En 2013, les rebelles de la Séléka ont pris le pouvoir en République centrafricaine après avoir déclenché une vague de violence. Pourtant, cette violence a été suivie d’un réel optimisme quant à la possibilité pour le pays de tourner la page. Le Forum de Bangui de 2015 a donné lieu aux premières véritables consultations nationales, qui ont mis l’accent sur deux principes clés : mettre un terme à l’impunité et instaurer le pluralisme dans la vie politique centrafricaine.

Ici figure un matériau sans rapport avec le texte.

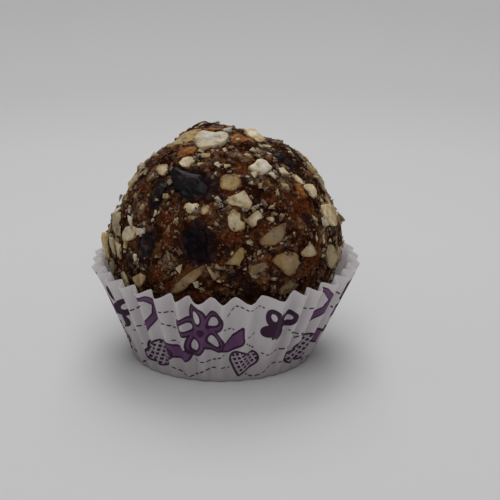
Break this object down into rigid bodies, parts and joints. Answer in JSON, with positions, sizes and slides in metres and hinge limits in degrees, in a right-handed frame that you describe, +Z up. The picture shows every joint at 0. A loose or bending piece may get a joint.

En 2016, Faustin Touadéra a lui-même remporté une élection largement considérée comme libre et équitable, un exploit dans un pays qui voit habituellement le pouvoir changer de mains sous la menace des armes. Et malgré certains revers, des progrès ont été réalisés pour tenir les auteurs de crimes graves responsables de leurs actes. Sept ans plus tard, alors que les tensions politiques s’intensifient, la République centrafricaine risque de basculer, une fois de plus, dans un régime autoritaire.